TASK STATEMENT: Would you return the complete listing below word for word?
################
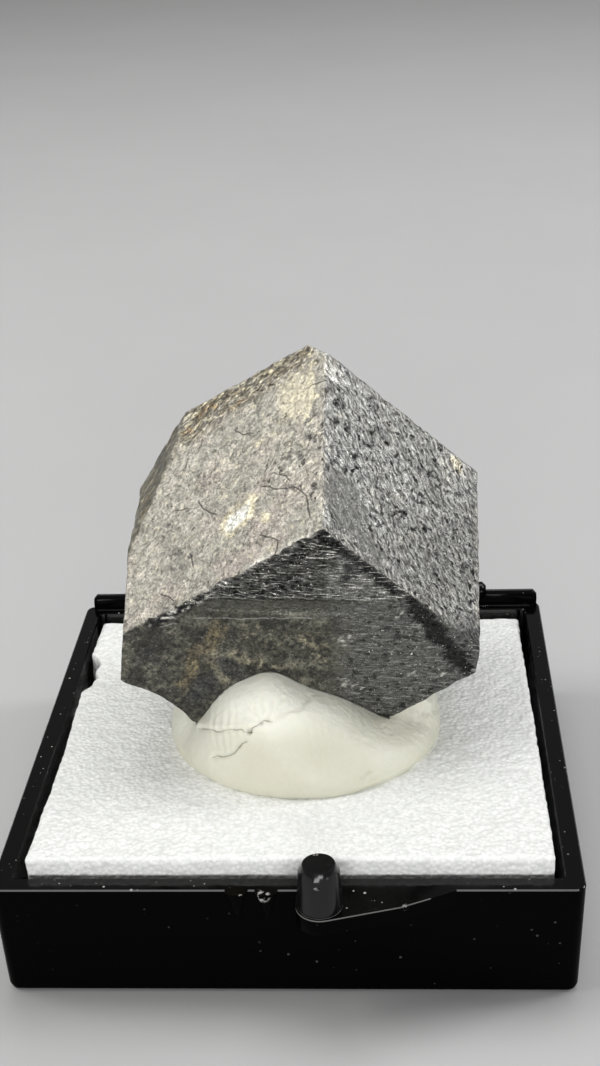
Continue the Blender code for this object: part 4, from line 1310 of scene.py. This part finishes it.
def box_finish(name, shine, roughness, grey):
    """Black moulded plastic with a little dust, most of it on what faces up, and a painted highlight
    line on the ledge.
    """
    material, shader, place = new_material(name)
    normal = output(place.tree, "ShaderNodeNewGeometry", "Normal")
    x, y, z = parts_of("XYZ", Vector=place)
    up = parts_of("XYZ", Vector=normal)[2]
    lying = spread(up, 0.3, 0.9, 0.12, 1.0)
    upright = spread(up, 0.3, 0.6, 1.0, 0.0)
    where = spread(grain(place, 160.0, 2.0), 0.42, 0.62)
    dust_and_highlight = most(specks(place, 3300.0, 0.07, 0.22) * lying * where,
                specks(place, 6500.0, 0.05, 0.3) * spread(lying, 0.15, 1.0) * where)

    # A fine painted highlight line along the top of the front wall's ledge.
    ledge_highlight = spread(z, *LEDGE_HIGHLIGHT[:2]) * upright * spread(z, *LEDGE_HIGHLIGHT[2:], 1.0, 0.0)
    dust_and_highlight = most(dust_and_highlight, ledge_highlight * spread(y, *LEDGE_FRONT, 0.33, 0.0))
    scratch = spread(grain(place, 1.0, 2.0, 0.6, (2500.0, 4000.0, 2500.0)), 0.5, 0.6)
    for centre, radius in SCUFFS:
        near = spread(vectors("DISTANCE", place, centre), 0.6 * radius, radius, 1.0, 0.0)
        dust_and_highlight = most(dust_and_highlight, near * scratch)
    # The walls shine more on their inner sides, beside the foam.
    half, front, top = BOX_INSIDE
    inner = maths("LESS_THAN", abs(x), half) * upright * maths("LESS_THAN", front, y)
    inner = inner * maths("LESS_THAN", z, top) * 0.6
    wipe = grain(place, 300.0, 4.0, 0.7)
    give(shader, Base_Color=blend(dust_and_highlight, (grey, grey, 1.05 * grey), (0.45, 0.44, 0.42)),
         Roughness=spread(wipe, 0.3, 0.75, roughness, roughness + 0.12),
         Specular_IOR_Level=most(spread(up, 0.2, 0.8, shine, max(shine, 0.25)), inner),
         Normal=bump(wipe, 0.2, 0.00003))
    return material


def build_box():
    """The black moulding with every edge eased a little, so that it catches the light; the eased front
    edges on top that face up are painted pale, a painted highlight.
    """
    source = bpy.data.objects["box_base"]
    box = bpy.data.objects.new("black_box_base", source.data.copy())
    bpy.context.collection.objects.link(box)
    deselect_all()
    box.select_set(True)
    bpy.context.view_layer.objects.active = box
    box.data.name = "black_box_base"
    start_edit()
    bpy.ops.mesh.remove_doubles(threshold=0.000001)
    bpy.ops.mesh.dissolve_limited(angle_limit=math.radians(0.6))
    bpy.ops.object.mode_set(mode="OBJECT")
    box.data.transform(Matrix.Scale(1 / MM, 4))
    box.data.materials.clear()
    for name, *finish in BOX_FINISHES:
        box.data.materials.append(box_finish(name, *finish))
    use_modifier(box, "BEVEL", width=0.14, segments=3, limit_method="ANGLE",
                 angle_limit=math.radians(38), material=1, use_clamp_overlap=True)
    for side in box.data.polygons:
        _, y, z = side.center
        # Painted highlight: eased edges at the front top that face up toward the lamps get the pale
        # plastic.
        highlighted = 0.5 < side.normal.z < 0.87 and y < BOX_FRONT + 0.6 and z > BOX_HEIGHT - 0.2
        side.material_index = 1 if highlighted else 2 if z > BOX_HEIGHT + 0.03 and y < 0 else 0
    box.data.transform(Matrix.Scale(MM, 4))
    box.data.shade_smooth()
    use_modifier(box, "WEIGHTED_NORMAL", weight=90)
    stand_in(box, "box_base")


def build_floor():
    deselect_all()
    bpy.ops.mesh.primitive_plane_add(size=4.0)
    floor = named("floor")
    material, shader, place = new_material("pale floor")
    tint = grain(place, 30.0, 3.0, 0.6)
    colour = blend(tint, (0.50, 0.50, 0.505), (0.54, 0.54, 0.545))
    give(shader, Base_Color=colour, Roughness=0.9, Specular_IOR_Level=0.2)
    floor.data.materials.append(material)


make_camera()
make_studio()
build_floor()
build_crystal()
build_putty()
build_foam()
build_box()
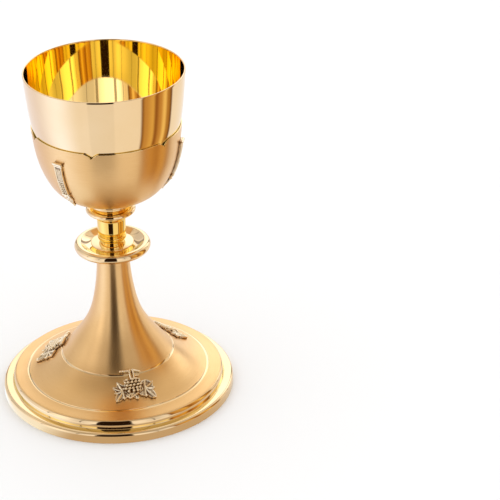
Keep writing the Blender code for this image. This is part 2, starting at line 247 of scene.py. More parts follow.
################
FINISHED TASK:
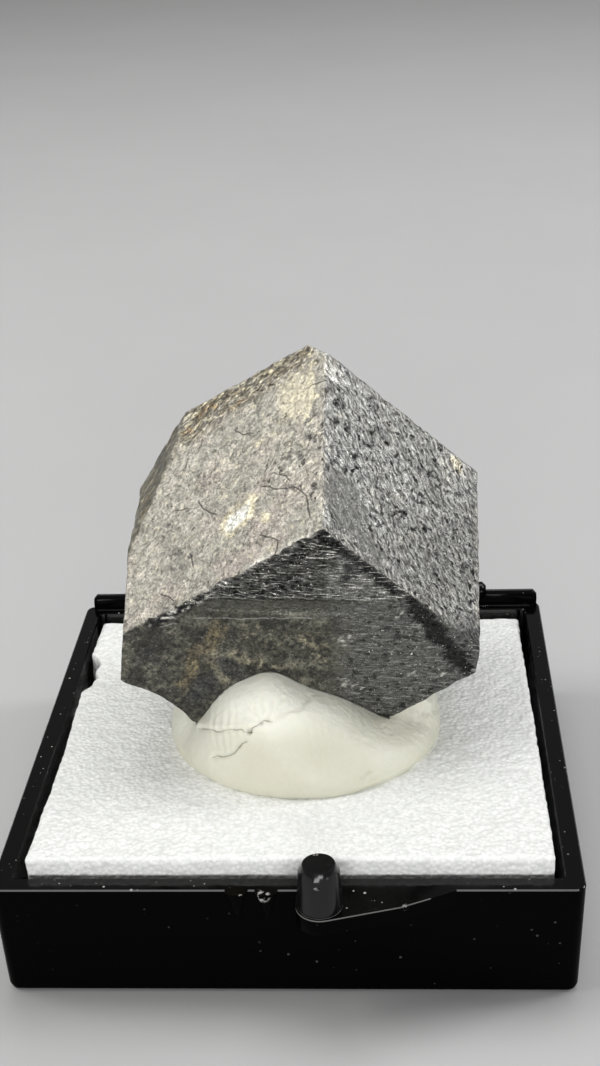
Continue the Blender code for this object: part 4, from line 1310 of scene.py. This part finishes it.
def box_finish(name, shine, roughness, grey):
    """Black moulded plastic with a little dust, most of it on what faces up, and a painted highlight
    line on the ledge.
    """
    material, shader, place = new_material(name)
    normal = output(place.tree, "ShaderNodeNewGeometry", "Normal")
    x, y, z = parts_of("XYZ", Vector=place)
    up = parts_of("XYZ", Vector=normal)[2]
    lying = spread(up, 0.3, 0.9, 0.12, 1.0)
    upright = spread(up, 0.3, 0.6, 1.0, 0.0)
    where = spread(grain(place, 160.0, 2.0), 0.42, 0.62)
    dust_and_highlight = most(specks(place, 3300.0, 0.07, 0.22) * lying * where,
                specks(place, 6500.0, 0.05, 0.3) * spread(lying, 0.15, 1.0) * where)

    # A fine painted highlight line along the top of the front wall's ledge.
    ledge_highlight = spread(z, *LEDGE_HIGHLIGHT[:2]) * upright * spread(z, *LEDGE_HIGHLIGHT[2:], 1.0, 0.0)
    dust_and_highlight = most(dust_and_highlight, ledge_highlight * spread(y, *LEDGE_FRONT, 0.33, 0.0))
    scratch = spread(grain(place, 1.0, 2.0, 0.6, (2500.0, 4000.0, 2500.0)), 0.5, 0.6)
    for centre, radius in SCUFFS:
        near = spread(vectors("DISTANCE", place, centre), 0.6 * radius, radius, 1.0, 0.0)
        dust_and_highlight = most(dust_and_highlight, near * scratch)
    # The walls shine more on their inner sides, beside the foam.
    half, front, top = BOX_INSIDE
    inner = maths("LESS_THAN", abs(x), half) * upright * maths("LESS_THAN", front, y)
    inner = inner * maths("LESS_THAN", z, top) * 0.6
    wipe = grain(place, 300.0, 4.0, 0.7)
    give(shader, Base_Color=blend(dust_and_highlight, (grey, grey, 1.05 * grey), (0.45, 0.44, 0.42)),
         Roughness=spread(wipe, 0.3, 0.75, roughness, roughness + 0.12),
         Specular_IOR_Level=most(spread(up, 0.2, 0.8, shine, max(shine, 0.25)), inner),
         Normal=bump(wipe, 0.2, 0.00003))
    return material


def build_box():
    """The black moulding with every edge eased a little, so that it catches the light; the eased front
    edges on top that face up are painted pale, a painted highlight.
    """
    source = bpy.data.objects["box_base"]
    box = bpy.data.objects.new("black_box_base", source.data.copy())
    bpy.context.collection.objects.link(box)
    deselect_all()
    box.select_set(True)
    bpy.context.view_layer.objects.active = box
    box.data.name = "black_box_base"
    start_edit()
    bpy.ops.mesh.remove_doubles(threshold=0.000001)
    bpy.ops.mesh.dissolve_limited(angle_limit=math.radians(0.6))
    bpy.ops.object.mode_set(mode="OBJECT")
    box.data.transform(Matrix.Scale(1 / MM, 4))
    box.data.materials.clear()
    for name, *finish in BOX_FINISHES:
        box.data.materials.append(box_finish(name, *finish))
    use_modifier(box, "BEVEL", width=0.14, segments=3, limit_method="ANGLE",
                 angle_limit=math.radians(38), material=1, use_clamp_overlap=True)
    for side in box.data.polygons:
        _, y, z = side.center
        # Painted highlight: eased edges at the front top that face up toward the lamps get the pale
        # plastic.
        highlighted = 0.5 < side.normal.z < 0.87 and y < BOX_FRONT + 0.6 and z > BOX_HEIGHT - 0.2
        side.material_index = 1 if highlighted else 2 if z > BOX_HEIGHT + 0.03 and y < 0 else 0
    box.data.transform(Matrix.Scale(MM, 4))
    box.data.shade_smooth()
    use_modifier(box, "WEIGHTED_NORMAL", weight=90)
    stand_in(box, "box_base")


def build_floor():
    deselect_all()
    bpy.ops.mesh.primitive_plane_add(size=4.0)
    floor = named("floor")
    material, shader, place = new_material("pale floor")
    tint = grain(place, 30.0, 3.0, 0.6)
    colour = blend(tint, (0.50, 0.50, 0.505), (0.54, 0.54, 0.545))
    give(shader, Base_Color=colour, Roughness=0.9, Specular_IOR_Level=0.2)
    floor.data.materials.append(material)


make_camera()
make_studio()
build_floor()
build_crystal()
build_putty()
build_foam()
build_box()
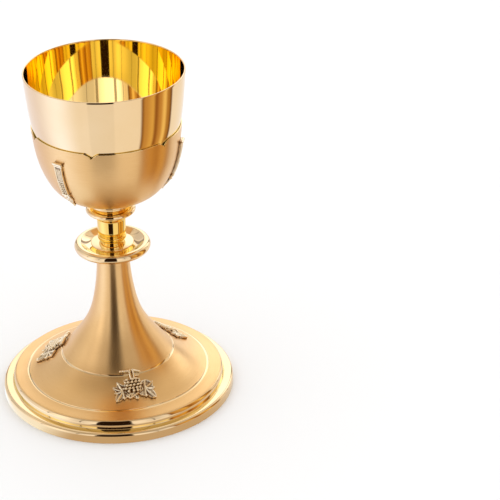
Keep writing the Blender code for this image. This is part 2, starting at line 247 of scene.py. More parts follow.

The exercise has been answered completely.